Rape: The Scourge of Our Time
How Personal of a Personal Day

My Father

My father died on December 21st two years ago.

Since that time the unbelievable happened: we continued to live. It’s not hard to recall the intense pain and loss we experienced—experience. At the time it seemed inconceivable that life could continue when he was no longer with us. How is it that we are here and he is not? The power of that thought was overwhelming and guilt-inducing.

But, life does go on. Millennia of loss with life going on. That joining in with generations of mourners was what made me understand that I, too, can go on.  

I still have the seven-day Yahrzeit candle that was lit when we sat shiva for him. I still have a voice mail message from him—from two months before his death, days before he found out that he was dying of esophageal cancer. And I still have an intense feeling of missing an important component in my life. That’s what comes, I guess, from his having been such a kind, loving man—to his family and everyone he knew. A quiet redhead.

Maybe this sense of him that does not leave me nor can it leave me is the stuff of which ghosts are created. An image of the person—physical and internal—who passed, who was loved and whose loss is always present.

My mother said that he spoke to her in their bedroom after he died.

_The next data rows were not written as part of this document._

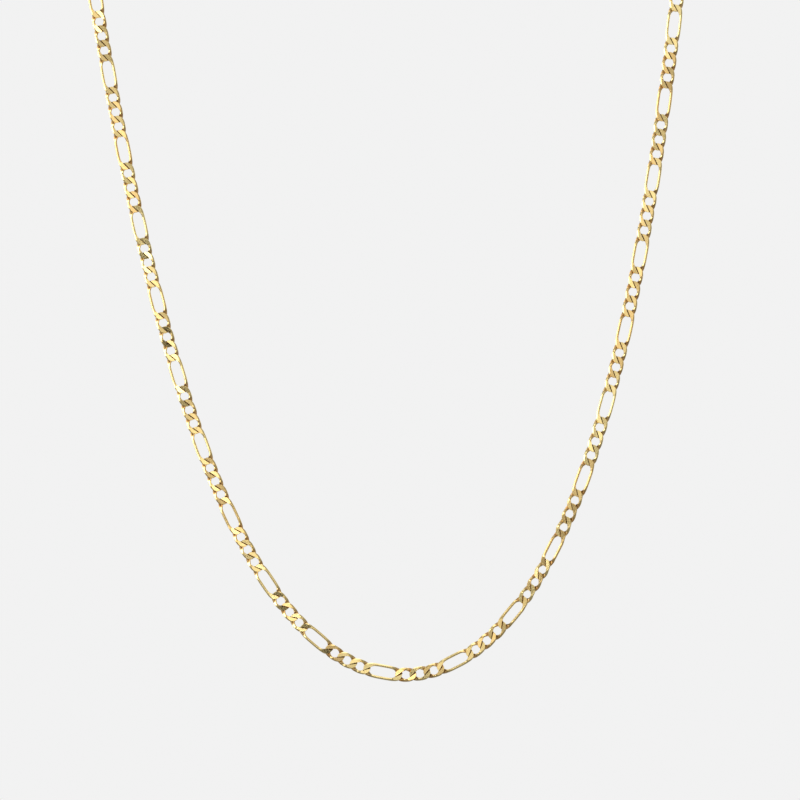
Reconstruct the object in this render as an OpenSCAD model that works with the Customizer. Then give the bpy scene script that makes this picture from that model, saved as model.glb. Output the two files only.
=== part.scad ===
// Figaro chain: a neck chain of three short links and one long link in turn, closed by a clasp.
// Millimetres. The origin is the middle of the clasp at the nape, +Z is up, the front hangs towards -Y.

/* [Wire] */
// Width of the link wire, corner to corner of its six sides
wire_w = 0.66; // [0.6:0.02:0.7]
// Thickness of the chain over its flat cut faces
face_t = 0.8; // [0.7:0.02:1.1]

/* [Links] */
// Distance between the joints of a short link when the chain is pulled straight
short_pitch = 2.86; // [2.8:0.02:3.2]
// Width of a short link over both wires
short_w = 2.76; // [2.6:0.02:3]
// Distance between the joints of a long link when the chain is pulled straight
long_pitch = 6.43; // [5.4:0.01:8]
// Width of a long link over both wires
long_w = 2.92; // [2.7:0.02:3.2]
// Short links between one long link and the next
short_run = 3; // [1:1:5]
// Clear space between two links where they hold each other
link_gap = 0.14; // [0.12:0.01:0.2]
// Rise of a link's wires out of its middle plane, with which neighbours pass each other
twist_h = 0.86; // [0.82:0.01:0.95]

/* [Hang] */
// Size of the hanging curve: the smaller it is, the closer the two arms hang
hang_size = 21.2; // [19:0.1:24]
// Lean of the hanging curve to the left, in degrees
hang_lean = 1.6; // [0:0.01:4]
// Sideways place of the lowest point, to the right of the clasp
hang_side = 5.6; // [-6:0.01:6]
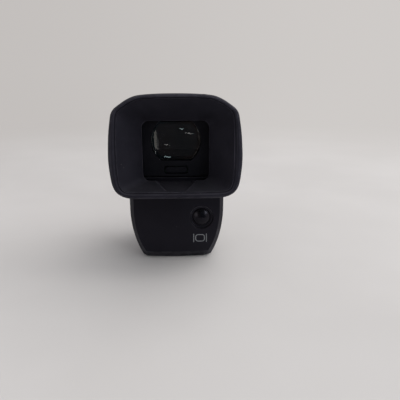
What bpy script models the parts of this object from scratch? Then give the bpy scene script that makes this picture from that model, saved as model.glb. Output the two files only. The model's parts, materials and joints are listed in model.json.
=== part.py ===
"""Clip on electronic viewfinder, built as separate pieces.

Units are metres. +Z is up, +Y points to the front of the camera, and the eyepiece faces -Y.
The origin is the centre of the underside of the shoe foot.
The tube tilts up on two hinge bushes held by the cheeks of the base.
"""
import math

import bmesh
import bpy
from mathutils import Vector

MM = 0.001

# Fits and cutting
GAP = 0.3 * MM                  # clearance between pieces that sit on each other
RUNNING_GAP = 0.4 * MM          # clearance round the tube where it swings past the base
OVERRUN = 1.0 * MM              # how far a cutter passes the face that it cuts
MERGE = 0.0001 * MM             # points closer than this are one point
FLAT_ANGLE = math.radians(0.05)
SMOOTH_ANGLE = math.radians(32)
ROUND_STEPS = 24                # sides of a small round piece
FINE_STEPS = 40                 # sides of a lens or a dial
ARC_STEPS = 8                   # points on a quarter turn of a large fillet
DROP_BOW_STEPS = 4              # points on half of the bowed lower edge
BOW_REACH = 6                   # the higher, the less the bow lifts the sides

# Shoe foot, the standard accessory shoe size
FOOT_WIDTH = 18.6 * MM
FOOT_LENGTH = 18.0 * MM
FOOT_THICKNESS = 2.0 * MM
FOOT_CORNER = 1.2 * MM
NECK_WIDTH = 12.4 * MM
NECK_HEIGHT = 1.6 * MM
FOOT_SCREW_INSET_X = 2.2 * MM   # screw centre inside the side of the neck
FOOT_SCREW_INSET_Y = 2.5 * MM   # screw centre inside the end of the foot
FOOT_SCREW_LENGTH = 7.6 * MM

# Screws
SCREW_RADIUS = 0.7 * MM
SCREW_HEAD_RADIUS = 1.3 * MM
SCREW_HEAD_DEPTH = 0.7 * MM
SCREW_SLOT_WIDTH = 0.4 * MM
SCREW_SLOT_DEPTH = 0.35 * MM
BOSS_WALL = 0.8 * MM

# Base and the block that drops down behind the foot
BODY_WIDTH = 30.4 * MM
BASE_HEIGHT = 10.5 * MM
BASE_FRONT = 10.0 * MM          # from the foot's centre to the front of the base
REAR_REACH = 19.5 * MM          # from the foot's centre to the face of the rear panel
DROP_DEPTH = 9.0 * MM
DROP_REACH = 13.6 * MM          # below the underside of the foot
DROP_BOW = 1.1 * MM             # rise of the lower edge towards the sides
DROP_SIDE_RADIUS = 37.5 * MM
DROP_CORNER_RADIUS = 1.9 * MM
WALL = 1.2 * MM
BASE_EDGE = 0.6 * MM
BEVEL_STEPS = 2

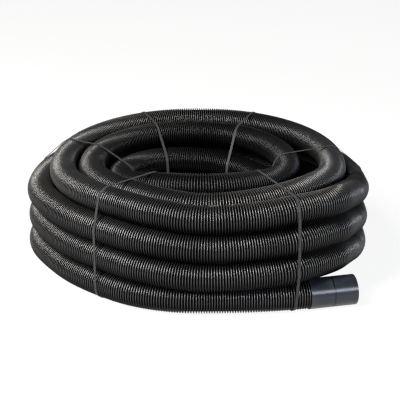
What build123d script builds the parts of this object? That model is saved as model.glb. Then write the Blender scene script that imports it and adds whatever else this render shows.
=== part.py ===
from build123d import *
import math
import os

# A strapped coil of twinwall cable duct that lies flat, with a push-fit coupler on its outer end.
# Millimetres, +Z up, the coil's axis on Z and the floor at Z = 0. The camera side, or front, is -Y.

# Duct
duct_od = 63.0
duct_wall = 6.5

# Coil
coil_radius = 370.0
turn_gap = 0.6

# Straps
strap_width = 6.0
strap_thick = 0.6
strap_slack = 0.3
strap_bend = math.radians(10.0)

# Coupler
coupler_length = 105.0
coupler_wall = 1.4
socket_slack = 0.2
stop_width = 3.0
stop_height = 3.0
groove_width = 3.0
groove_depth = 0.9
lip_radius = 0.5
end_slack = 0.3
coupler_bearing = 13.0
coupler_azimuth = 35.3
coupler_outset = 36.0

# Core of hidden turns
core_gap = 1.0
core_outer_inset = 0.44
core_inner_inset = 2.90
core_top_level = 2.68

# The turns touch at the lay pitch, and the lowest ones lie on the straps that pass below them.
lay_pitch = duct_od + turn_gap
first_level = strap_thick + strap_slack + duct_od / 2

duct_bore = duct_od - 2 * duct_wall
socket_radius = duct_od / 2 + socket_slack
coupler_radius = socket_radius + coupler_wall

# The winding from the coupler inwards. A row gives the turns wound so far, counted clockwise from the
# front, and the inset from the outer turns and the height above the lowest, both in lay pitches.
first_turn = [
    (0.00, 0.27, 0.00),
    (0.06, 0.34, 0.00),
    (0.11, 0.43, 0.00),
    (0.16, 0.35, 0.00),
    (0.25, -0.06, 0.00),
    (0.50, 0.00, 0.00),
    (0.75, 0.02, 0.02),
]
# Where a turn comes round to the coupler it swings out and climbs over it, onto the turn before.
climb = [
    (0.80, -0.02, 0.30),
    (0.84, -0.23, 0.74),
    (0.88, -0.50, 1.00),
    (0.91, -0.50, 1.05),
    (0.95, -0.26, 1.00),
    (1.00, -0.06, 0.96),
    (1.05, 0.21, 1.00),
    (1.11, 0.44, 1.01),
    (1.16, 0.36, 1.01),
    (1.25, -0.01, 1.01),
    (1.50, 0.00, 1.01),
    (1.75, 0.02, 1.03),
]
outer_turns = 3
turn_rise = 1.01
climb_lead = 0.005
# From the third climb on, the turns lie on top and spiral into the eye, and the last ones line it.
inner_turns = [
    (2.79, -0.02, 2.34),
    (2.84, -0.25, 2.84),
    (2.88, -0.52, 3.10),
    (2.91, -0.40, 3.12),
    (2.95, -0.18, 3.02),
    (3.00, 0.03, 2.97),
    (3.04, 0.34, 3.00),
    (3.09, 0.65, 3.00),
    (3.25, 0.86, 2.80),
    (3.50, 0.71, 2.85),
    (3.75, 0.86, 2.78),
    (3.90, 0.98, 3.00),
    (3.95, 0.96, 3.00),
    (4.00, 1.10, 2.96),
    (4.04, 1.38, 2.95),
    (4.09, 1.72, 2.92),
    (4.25, 1.92, 2.80),
    (4.50, 2.10, 2.76),
    (4.75, 2.50, 2.68),
    (5.00, 2.76, 3.02),
    (5.25, 2.93, 2.30),
    (5.50, 2.90, 1.87),
    (5.75, 3.02, 1.48),
    (6.00, 3.04, 1.25),
    (6.25, 3.04, 1.12),
    (6.50, 3.04, 0.80),
    (6.75, 3.04, 0.35),
    (6.92, 3.04, 0.00),
]
winding = list(first_turn)
for number in range(outer_turns - 1):
    winding += [
        (turns + number - number * climb_lead, inset, level + number * turn_rise)
        for turns, inset, level in climb
    ]
winding += inner_turns

# Where each strap crosses the coil, seen from above: a point in the eye and one outside the coil, in coil
# radii.
strap_lines = [
    ((0.00, -0.12), (-0.56, -0.77)),
    ((0.24, -0.04), (0.54, -0.93)),
    ((0.12, -0.13), (1.05, 0.16)),
    ((0.05, 0.03), (0.43, 0.91)),
    ((-0.07, 0.01), (-0.43, 0.93)),
    ((-0.11, -0.17), (-0.92, 0.27)),
]


def station(row):
    """A point of the winding: radius and height at the angle that its count of turns gives."""
    turns, inset, level = row
    angle = -math.pi / 2 - 2 * math.pi * turns
    radius = coil_radius - inset * lay_pitch
    return Vector(radius * math.cos(angle), radius * math.sin(angle), first_level + level * lay_pitch)


def slope(rows, index, column):
    """How fast a column changes for each turn: level at a peak or an end, so that no turn overshoots."""
    if index in (0, len(rows) - 1):
        return 0.0
    before, here, after = rows[index - 1], rows[index], rows[index + 1]
    span_a = here[0] - before[0]
    span_b = after[0] - here[0]
    rate_a = (here[column] - before[column]) / span_a
    rate_b = (after[column] - here[column]) / span_b
    if rate_a * rate_b <= 0:
        return 0.0
    weight_a = span_a + 2 * span_b
    weight_b = 2 * span_a + span_b
    return (weight_a + weight_b) / (weight_a / rate_a + weight_b / rate_b)


def heading(rows, index):
    """The direction of the winding at a station: around the axis, inwards and up."""
    turns, inset, _ = rows[index]
    angle = -math.pi / 2 - 2 * math.pi * turns
    outwards = Vector(math.cos(angle), math.sin(angle), 0)
    around = Vector(math.sin(angle), -math.cos(angle), 0)
    radius = coil_radius - inset * lay_pitch
    inward_rate = slope(rows, index, 1) * lay_pitch
    rise_rate = slope(rows, index, 2) * lay_pitch
    return (around * (2 * math.pi * radius) - outwards * inward_rate + Vector(0, 0, rise_rate)).normalized()


def two_arcs(start, start_heading, end, end_heading):
    """Two arcs, tangent to each other and to both headings, that join two stations."""
    chord = end - start
    bend = 2 * (1 - start_heading.dot(end_heading))
    along = 2 * chord.dot(start_heading + end_heading)
    reach = (-along + math.sqrt(along * along + 4 * bend * chord.dot(chord))) / (2 * bend)
    corner_a = start + start_heading * reach
    corner_b = end - end_heading * reach
    middle = (corner_a + corner_b) * 0.5
    middle_heading = (corner_b - corner_a).normalized()
    return [
        Edge.make_tangent_arc(start, start_heading, middle),
        Edge.make_tangent_arc(middle, middle_heading, end),
    ]


def coupler_axis():
    """The coupler's axis line, which points out of its open front socket."""
    bearing = math.radians(coupler_bearing)
    return Vector(math.cos(bearing), math.sin(bearing), 0)


def coupler_middle():
    """The middle of the coupler, which lies on the floor."""
    azimuth = math.radians(coupler_azimuth)
    mouth_radius = coil_radius + coupler_outset
    rear_mouth = Vector(mouth_radius * math.sin(azimuth), -mouth_radius * math.cos(azimuth), coupler_radius)
    return rear_mouth + coupler_axis() * (coupler_length / 2)


def duct_route():
    """The duct's centreline: straight out of the coupler, then arcs from station to station."""
    out = coupler_axis() * -1
    duct_end = coupler_middle() + out * (stop_width / 2 + end_slack)
    rear_mouth = coupler_middle() + out * (coupler_length / 2)
    edges = [Edge.make_line(duct_end, rear_mouth)]
    edges += two_arcs(rear_mouth, out, station(winding[0]), heading(winding, 0))
    for index in range(len(winding) - 1):
        edges += two_arcs(
            station(winding[index]),
            heading(winding, index),
            station(winding[index + 1]),
            heading(winding, index + 1),
        )
    return edges


def tube(edges, diameter):
    """A round bar of one diameter along some of the route's edges."""
    path = Wire(edges)
    start = Plane(origin=path @ 0, z_dir=path % 0)
    return sweep(start * Circle(diameter / 2), path=path)


def build_duct(edges):
    """The duct along its whole route, with its bore as far in from each end as the first bends."""
    return tube(edges, duct_od) - tube(edges[:3], duct_bore) - tube(edges[-2:], duct_bore)


def core_limits():
    """The core's inner and outer radius, bottom and top: clear of the turns round it, level with the lowest."""
    inner = coil_radius - core_inner_inset * lay_pitch + duct_od / 2 + core_gap
    outer = coil_radius - core_outer_inset * lay_pitch - duct_od / 2 - core_gap
    bottom = first_level - duct_od / 2
    top = first_level + core_top_level * lay_pitch - duct_od / 2 - core_gap
    return inner, outer, bottom, top


def build_core():
    """A plain round-edged ring in the place of the turns that the outer, top and inner ones hide."""
    inner, outer, bottom, top = core_limits()
    with BuildPart() as core:
        with BuildSketch(Plane.XZ):
            with Locations(((inner + outer) / 2, (bottom + top) / 2)):
                RectangleRounded(outer - inner, top - bottom, duct_od / 2)
        revolve(axis=Axis.Z)
    return core.part


def core_bends():
    """The circles on which the core's round edges are centred, as if a turn of duct lay along each."""
    inner, outer, bottom, top = core_limits()
    return [
        Edge.make_circle(radius, Plane(origin=(0, 0, height)))
        for radius in (inner + duct_od / 2, outer - duct_od / 2)
        for height in (bottom + duct_od / 2, top - duct_od / 2)
    ]


def build_coupler():
    """A smooth sleeve with a stop rib inside and a groove outside at mid-length."""
    with BuildPart() as sleeve:
        with BuildSketch(Plane.XZ):
            with Locations((0, (socket_radius + coupler_radius) / 2)):
                Rectangle(coupler_length, coupler_wall)
            with Locations((0, socket_radius - stop_height / 2)):
                Rectangle(stop_width, stop_height)
            with Locations((0, coupler_radius - groove_depth / 2)):
                Rectangle(groove_width, groove_depth, mode=Mode.SUBTRACT)
        revolve(axis=Axis.X)
        ends = sleeve.faces().filter_by(GeomType.PLANE).sort_by(Axis.X)
        fillet(ends[0].edges() + ends[-1].edges(), lip_radius)
    middle = coupler_middle()
    return Location((middle.X, middle.Y, middle.Z), (0, 0, coupler_bearing)) * sleeve.part


def points_in_band(edges, strap_plane):
    """Points around the circles in which a band cuts the turns, taken as balls along their centrelines."""
    duct_radius = duct_od / 2
    points = []
    for edge in edges:
        count = math.ceil(edge.length / strap_width)
        for index in range(count):
            spot = strap_plane.to_local_coords(edge @ ((index + 0.5) / count))
            past_band = max(abs(spot.Z) - strap_width / 2, 0)
            if spot.X > 0 and past_band < duct_radius:
                reach = (math.sqrt(duct_radius**2 - past_band**2) + strap_slack) / math.cos(strap_bend / 2)
                for step in range(round(2 * math.pi / strap_bend)):
                    angle = (step + 0.5) * strap_bend
                    points.append((spot.X + reach * math.cos(angle), spot.Y + reach * math.sin(angle)))
    return points


def half_outline(points):
    """The lower half of the convex outline of points that are sorted from left to right."""
    chain = []
    for point in points:
        while len(chain) > 1 and turn_of(chain[-2], chain[-1], point) <= 0:
            chain.pop()
        chain.append(point)
    return chain


def turn_of(first, middle, last):
    """Positive where the way from the first point over the middle one to the last turns left."""
    return ((middle[0] - first[0]) * (last[1] - middle[1])
            - (middle[1] - first[1]) * (last[0] - middle[0]))


def strap_outline(points):
    """The taut outline around all points, without corners that lie closer together than the band is thick."""
    points = sorted(points)
    loop = half_outline(points)[:-1] + half_outline(points[::-1])[:-1]
    outline = []
    for point in loop:
        if all(math.dist(point, other) > 2 * strap_thick for other in outline[-1:] + outline[:1]):
            outline.append(point)
    return outline


def build_strap(edges, line):
    """A closed band in one upright plane, drawn tight around all the turns."""
    inner, outer = [Vector(x * coil_radius, y * coil_radius, 0) for x, y in line]
    along = (outer - inner).normalized()
    strap_plane = Plane(origin=inner, x_dir=along, z_dir=along.cross(Vector(0, 0, 1)))
    inside = make_face(Polyline(*strap_outline(points_in_band(edges, strap_plane)), close=True))
    band = offset(inside, strap_thick, kind=Kind.INTERSECTION) - inside
    return extrude(strap_plane * band, strap_width / 2, both=True)


os.makedirs("parts", exist_ok=True)
route = duct_route()
duct = build_duct(route)
route_length = sum(edge.length for edge in route)
bore_length = sum(edge.length for edge in route[:3] + route[-2:])
sections = math.pi / 4 * (duct_od**2 * route_length - duct_bore**2 * bore_length)
print(f"duct length {route_length / 1000:.2f} m, volume over section times length {duct.volume / sections:.5f}")
export_step(duct, "parts/duct.step")
export_step(build_core(), "parts/core.step")
export_step(build_coupler(), "parts/coupler.step")
for number, line in enumerate(strap_lines, start=1):
    export_step(build_strap(route + core_bends(), line), f"parts/strap_{number}.step")
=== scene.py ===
import math

import bpy
import numpy as np
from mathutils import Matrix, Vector


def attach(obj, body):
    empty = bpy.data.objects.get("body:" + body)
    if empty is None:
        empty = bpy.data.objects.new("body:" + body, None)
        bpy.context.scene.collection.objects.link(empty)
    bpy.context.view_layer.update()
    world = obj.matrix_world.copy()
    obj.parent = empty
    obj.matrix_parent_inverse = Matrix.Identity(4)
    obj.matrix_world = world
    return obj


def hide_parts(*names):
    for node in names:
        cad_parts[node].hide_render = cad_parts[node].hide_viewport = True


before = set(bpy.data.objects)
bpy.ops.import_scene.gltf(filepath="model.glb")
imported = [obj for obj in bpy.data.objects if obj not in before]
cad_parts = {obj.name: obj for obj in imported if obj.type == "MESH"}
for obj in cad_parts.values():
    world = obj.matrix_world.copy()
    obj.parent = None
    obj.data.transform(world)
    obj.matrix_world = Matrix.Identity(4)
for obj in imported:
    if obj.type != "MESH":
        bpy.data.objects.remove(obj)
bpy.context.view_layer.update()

# The duct's lay. One length of duct is wound from its inner end outwards and strapped, so each turn lies
# against the one before. The centreline is arcs that meet tangentially at listed stations.
DUCT_OD = 0.063
DUCT_BORE = 0.050
COIL_RADIUS = 0.370
LAY_PITCH = DUCT_OD + 0.0006
FIRST_LEVEL = 0.0009 + DUCT_OD / 2
COUPLER_LENGTH = 0.105
COUPLER_RADIUS = 0.0331
COUPLER_BEARING = math.radians(13.0)
MOUTH_AZIMUTH = math.radians(35.3)
MOUTH_REACH = COIL_RADIUS + 0.036
# The middle of the coupler's end that takes the duct.
COUPLER_MOUTH = np.array([
    MOUTH_REACH * math.sin(MOUTH_AZIMUTH), -MOUTH_REACH * math.cos(MOUTH_AZIMUTH), COUPLER_RADIUS,
])
STOP_TO_END = 0.0018
# Turns from the front, inset from the outer turns and height above the lowest, both in lay pitches.
FIRST_TURN = np.array([
    (0.00, 0.27, 0.00),
    (0.06, 0.34, 0.00),
    (0.11, 0.43, 0.00),
    (0.16, 0.35, 0.00),
    (0.25, -0.06, 0.00),
    (0.50, 0.00, 0.00),
    (0.75, 0.02, 0.02),
])
# Where a turn comes round to the coupler it swings out and climbs over it, onto the turn before.
CLIMB = np.array([
    (0.80, -0.02, 0.30),
    (0.84, -0.23, 0.74),
    (0.88, -0.50, 1.00),
    (0.91, -0.50, 1.05),
    (0.95, -0.26, 1.00),
    (1.00, -0.06, 0.96),
    (1.05, 0.21, 1.00),
    (1.11, 0.44, 1.01),
    (1.16, 0.36, 1.01),
    (1.25, -0.01, 1.01),
    (1.50, 0.00, 1.01),
    (1.75, 0.02, 1.03),
])
NEXT_CLIMB = np.array([0.995, 0.0, 1.01])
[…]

Death. A part of life. It would be nice if it weren’t so. Thank goodness for internal flashbacks and the recollection of images and words and gestures and even sense of person from days of fullness. Thank goodness, indeed, for my father having been my father.

Comments

April

This is something you don't ever get over, but you do get through it. Once again, I'm sorry for your loss.

Laura

Thank you, April. The loss of a loved one really is a before / after event. The getting through part enables the natural incorporation of the person's memory into life.

All the best to you this year and beyond.